San Simeon Hearst Ranch Winery Wine Tasting

Sebastian’s General Store

Located just across the street from Hearst Ranch Winery is a piece of San Simeon history: Sebastian’s General Store. Dating from the 1870s, the General Store has served as a shop, a livery stable, and a post office serving local whalers, fishermen, ranchers, miners, kelp farmers, lumbermen, vaqueros, and lighthouse keepers through the years. Although it retains the name of Pete Sebastian, the last of the Sebastian family to own it, it’s now owned by the Hearst Corporation. Sebastian’s recently reopened after extensive renovations to bring it back to its historic glory and it now serves snacks, groceries, and more to tourists, campers, and locals.

San Simeon Sebastian's General Store

Pacific Schoolhouse

The one room schoolhouse nestled between Sebastian’s and Highway 1 might be small but it’s impossible to miss. Local children attended the Pacific Schoolhouse from 1881 through to 1950 before being bussed to larger district schools elsewhere. In fact, William Randolph Hearst and Pete Sebastian both attended the Pacific Schoolhouse, firming up its place in San Simeon lore. Today, it serves as a memory of past times and visitors often marvel at the calm it exudes as horses graze peacefully around it.
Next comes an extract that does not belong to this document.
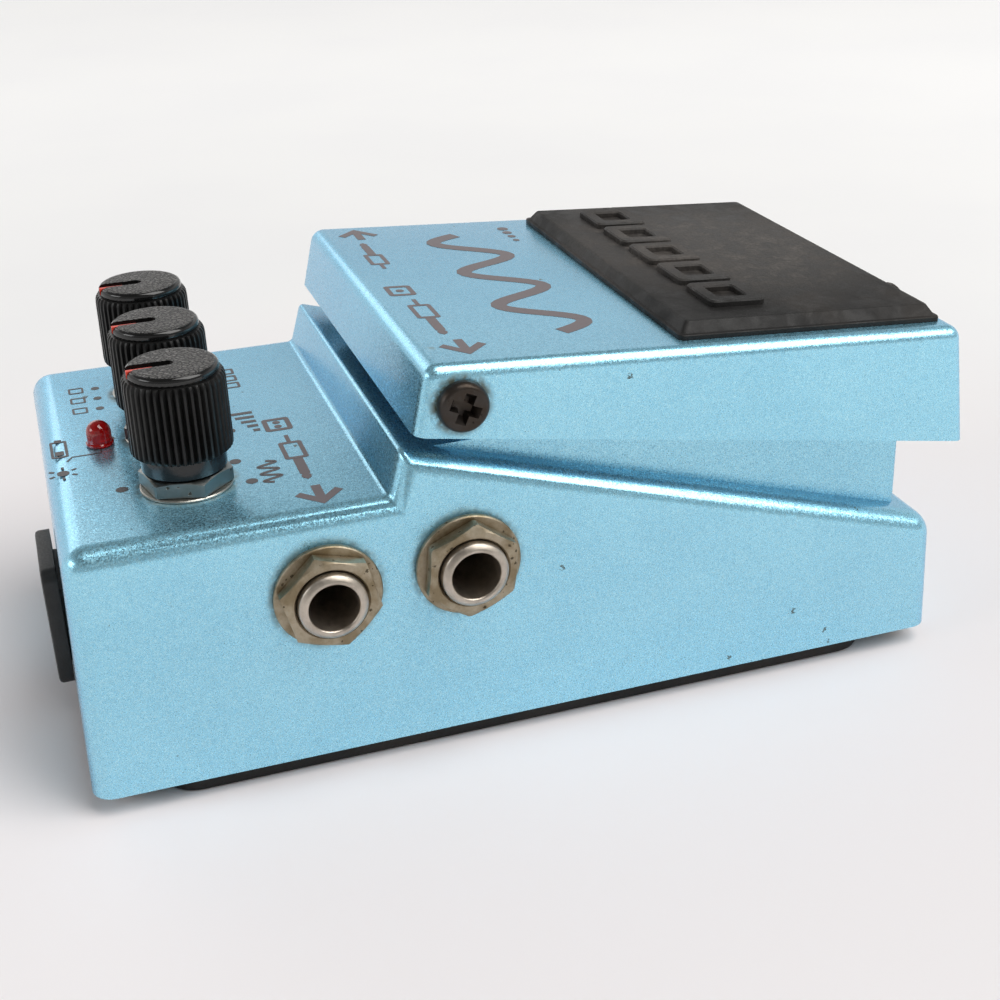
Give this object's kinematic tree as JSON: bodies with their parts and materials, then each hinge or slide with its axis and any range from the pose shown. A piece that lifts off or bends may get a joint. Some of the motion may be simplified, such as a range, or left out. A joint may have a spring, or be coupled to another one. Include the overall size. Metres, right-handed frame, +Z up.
{
  "type": "guitar effects pedal",
  "caption": "Compact foot pedal for guitar effects: cast case with sprung treadle, rubber tread, fluted knobs, lamp, side jack sockets and rear power socket.",
  "frame": {"origin": "centre of the underside of the rubber base, on the floor it rests on", "axes": "+Z up, +Y away from the player towards the knobs and the power socket, +X to the player's right (the input side)"},
  "size_m": [0.0766, 0.1395, 0.0565],
  "materials": {
    "blue_paint": "metallic flake under clear coat, lightly worn",
    "black_rubber": "matte",
    "black_plastic": "satin",
    "grey_plastic": "matte",
    "nylon": "satin",
    "red_lens": "clear gloss",
    "nickel": "aged and pitted",
    "zinc": "dull plating",
    "black_steel": "blackened",
    "spring_steel": "bright",
    "plated_steel": "zinc plated",
    "board": "solder mask",
    "fibre": "paper-like",
    "battery_jacket": "printed jacket, satin",
    "capacitor_sleeve": "shrunk sleeve"
  },
  "bodies": {
    "case": {"amplifier_chip": "black_plastic", "base_plate": "plated_steel", "base_screw_front_left": "plated_steel", "base_screw_front_right": "plated_steel", "base_screw_rear_left": "plated_steel", "base_screw_rear_right": "plated_steel", "battery": "battery_jacket", "battery_snap": "black_plastic", "bias_trimmer": "grey_plastic", "board_screw_1": "plated_steel", "board_screw_2": "plated_steel", "case_shell": "blue_paint", "clock_chip": "black_plastic", "control_board": "board", "dc_jack": "black_plastic", "dc_jack_pin": "nickel", "delay_chip": "black_plastic", "depth_nut": "zinc", "depth_pot": "grey_plastic", "filter_capacitor": "capacitor_sleeve", "footswitch_body": "black_plastic", "guide_bush": "nylon", "hinge_bush_left": "nylon", "hinge_bush_right": "nylon", "input_jack": "black_plastic", "input_nut": "nickel", "input_washer": "nickel", "insulator_sheet": "fibre", "led_lens": "red_lens", "main_board": "board", "mode_nut": "zinc", "mode_switch": "grey_plastic", "output_a_jack": "black_plastic", "output_a_nut": "nickel", "output_a_washer": "nickel", "output_b_jack": "black_plastic", "output_b_nut": "nickel", "output_b_washer": "nickel", "output_capacitor": "capacitor_sleeve", "rate_nut": "zinc", "rate_pot": "grey_plastic", "rubber_base": "black_rubber"},
    "hinge": {"hinge_screw_left": "black_steel", "hinge_screw_right": "black_steel", "return_spring": "spring_steel"},
    "treadle": {"treadle_shell": "blue_paint", "treadle_pad": "black_rubber"},
    "plunger": {"switch_plunger": "nylon"},
    "rate_control": {"rate_shaft": "plated_steel", "rate_knob": "black_plastic"},
    "depth_control": {"depth_shaft": "plated_steel", "depth_knob": "black_plastic"},
    "mode_control": {"mode_shaft": "plated_steel", "mode_knob": "black_plastic"},
    "thumb_slide": {"thumbscrew_clip": "spring_steel"},
    "thumb_screw": {"thumbscrew": "black_steel"}
  },
  "joints": [
    {"name": "treadle_press", "type": "hinge", "parent": "case", "child": "hinge", "pos_m": [0, 0.0119, 0.0512], "axis": [-1, 0, 0], "range_deg": [-2.4, 0], "stiffness_Nm_per_rad": 8, "springref_deg": 1.72, "deforming": ["return_spring"]},
    {"name": "treadle_open", "type": "hinge", "parent": "hinge", "child": "treadle", "pos_m": [0, 0.0119, 0.0512], "axis": [-1, 0, 0], "range_deg": [0, 75]},
    {"name": "plunger_travel", "type": "slide", "parent": "case", "child": "plunger", "axis": [0, 0, 1], "range_m": [-0.0025, 0]},
    {"name": "thumbscrew_travel", "type": "slide", "parent": "treadle", "child": "thumb_slide", "axis": [0, 1, 0], "range_m": [0, 0.0022]},
    {"name": "thumbscrew_turn", "type": "hinge", "parent": "thumb_slide", "child": "thumb_screw", "pos_m": [0, -0.0611, 0.0405], "axis": [0, 1, 0], "range_deg": [0, 1135]},
    {"name": "rate_turn", "type": "hinge", "parent": "case", "child": "rate_control", "pos_m": [-0.0179, 0.0457, 0.0416], "axis": [0, 0, 1], "range_deg": [-150, 150]},
    {"name": "depth_turn", "type": "hinge", "parent": "case", "child": "depth_control", "pos_m": [0, 0.0457, 0.0416], "axis": [0, 0, 1], "range_deg": [-150, 150]},
    {"name": "mode_turn", "type": "hinge", "parent": "case", "child": "mode_control", "pos_m": [0.0179, 0.0457, 0.0416], "axis": [0, 0, 1], "range_deg": [-30, 30]}
  ],
  "couplings": [
    {"joint": "plunger_travel", "follows": "treadle_press", "m_per_rad": 0.0584},
    {"joint": "thumbscrew_turn", "follows": "thumbscrew_travel", "rad_per_m": 8976}
  ]
}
Pacific Schoolhouse San Simeon

Hike San Simeon

Just walking distance from San Simeon Pier, the San Simeon Point trail provides ways to more fully explore the area on foot. Leading up the cliffs from the sandy beach and into the trees, hikers love the varied flora and fauna along San Simeon Point Trail. Follow it to dramatic craggy cliffs, or skim along the tree line towards beautiful vistas. Bring binoculars because there’s a good chance you’ll spot an elephant seal rookery or two!